GROSS: Was it at all risky for you to do politically-inspired music? Were you going to - did you run into any trouble in getting recording dates afterwards or club dates because of your involvement in the civil rights movement? And, you know - I don't know how...

ROACH: No, I don't think so. I'll tell you what did happen that was very positive. It sneaked into South Africa. Or rather, it was - it went into South Africa - didn't sneak in it. It was taken into South Africa as a jazz musician's album until people read the liner notes put out by Nat Hentoff. And the pieces were a comment because Oscar Brown Jr., of course, was a lyricist on the work. It was a comment on the things that happened in Charlottesville, Damascus and things like that.

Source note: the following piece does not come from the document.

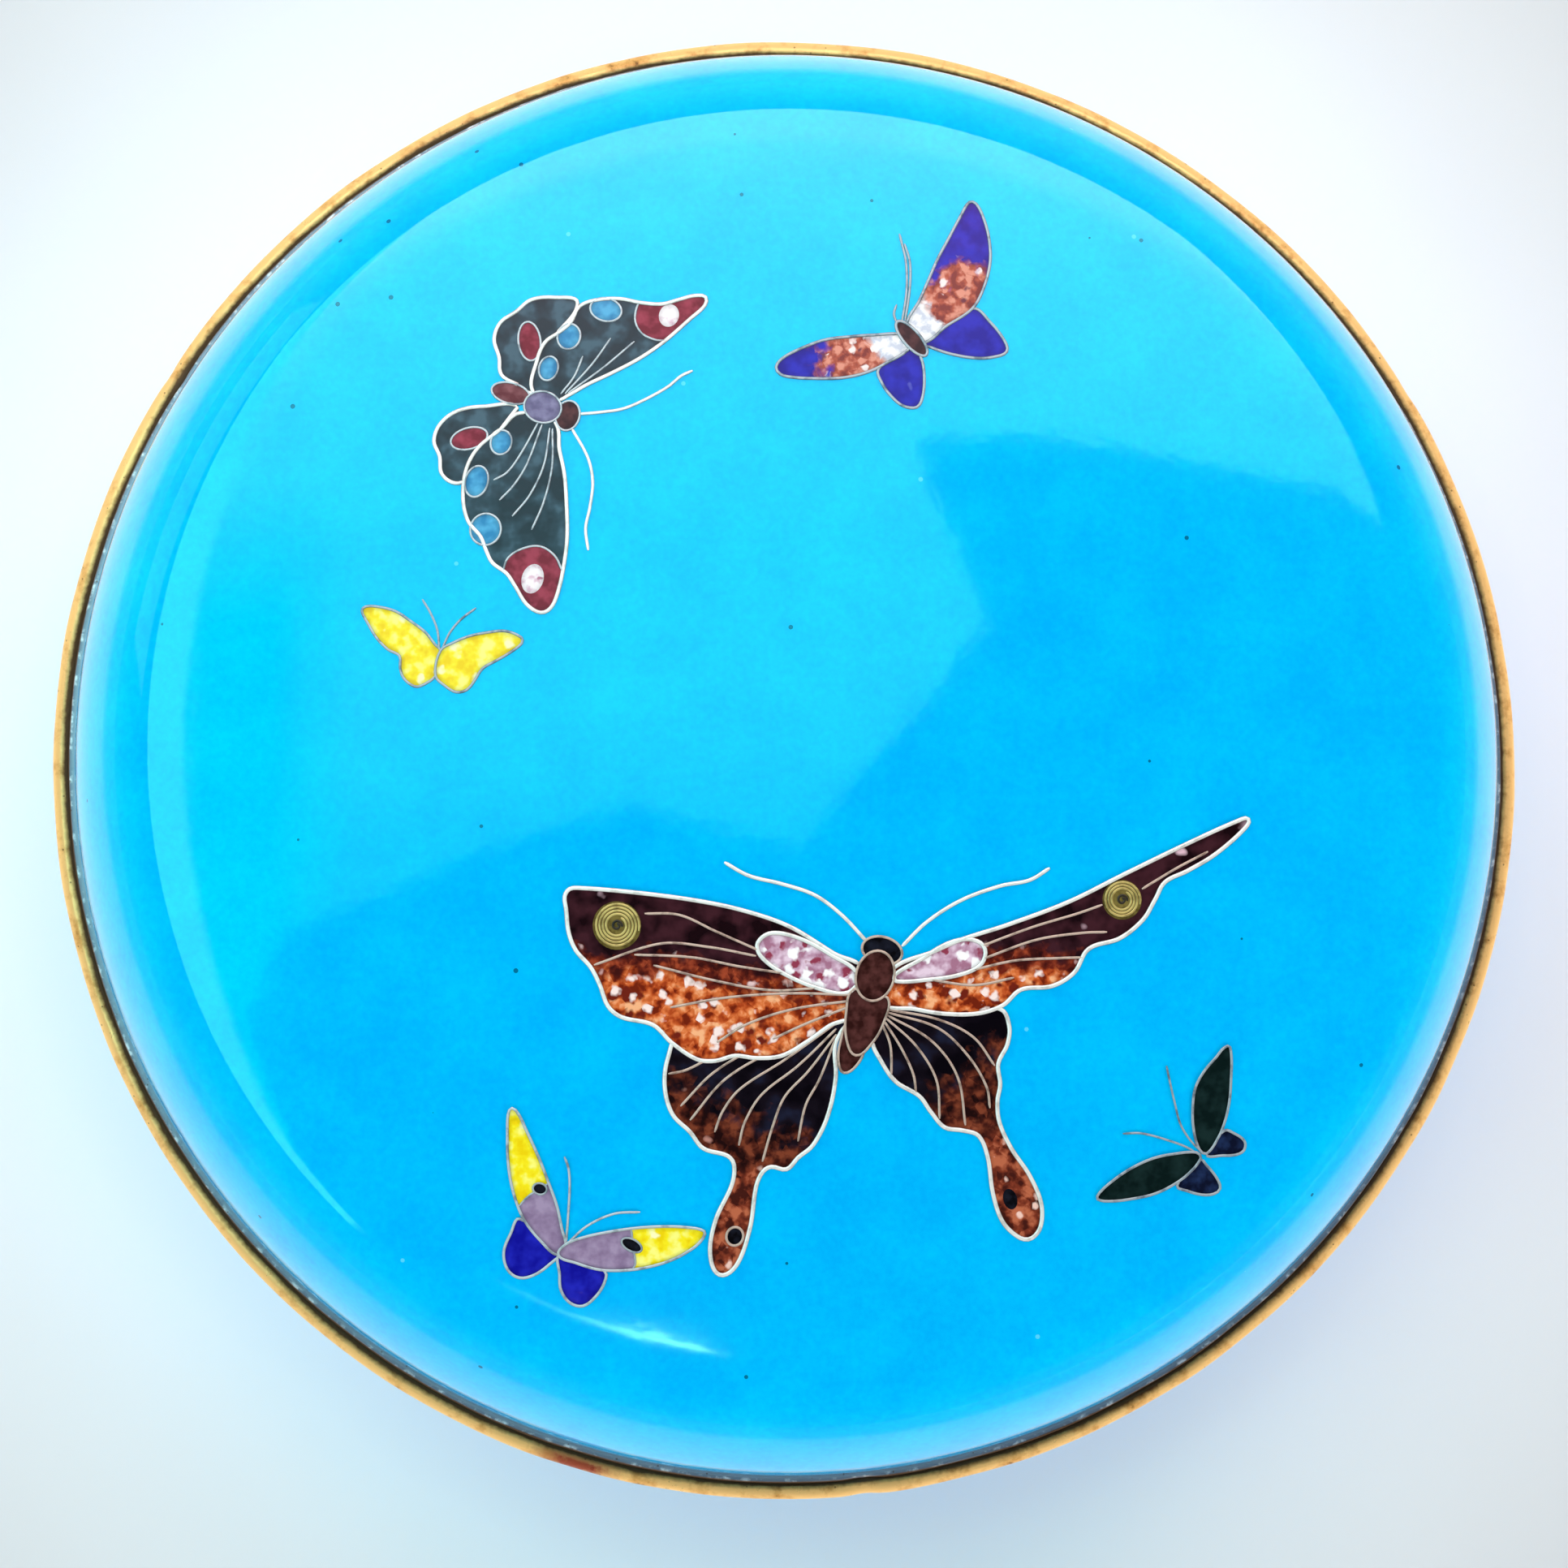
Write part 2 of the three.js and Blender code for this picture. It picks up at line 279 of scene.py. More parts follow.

So when the authorities in South Africa realized that this was not just simply a jazz album, they banned it. It hit the UPI and AP. And it became a celebrity record. And it sold more records, I guess, than anything else - anything I had ever made at that time. So something came out of it because of that. And the musicians from South Africa, like Hugh Masekela and doll Brandy, were listening and buying it and taping it and things like that. But it's amazing how things turn around, see?

So the Freedom Now Suite - that wasn't - but I've always been an activist. I've got - at that time, of course, my children were young. But you're always thinking about, you know, their future as well. And there has to be - if they're going to come up and be responsible human beings, they have to have education and the things like everyone else has. And the society has to accommodate that. So I guess I've always been activist because of them.

GROSS: I want to thank you very much for joining us today and talking with us. Thank you for being here.

ROACH: Thank you, Terry. It's a pleasure.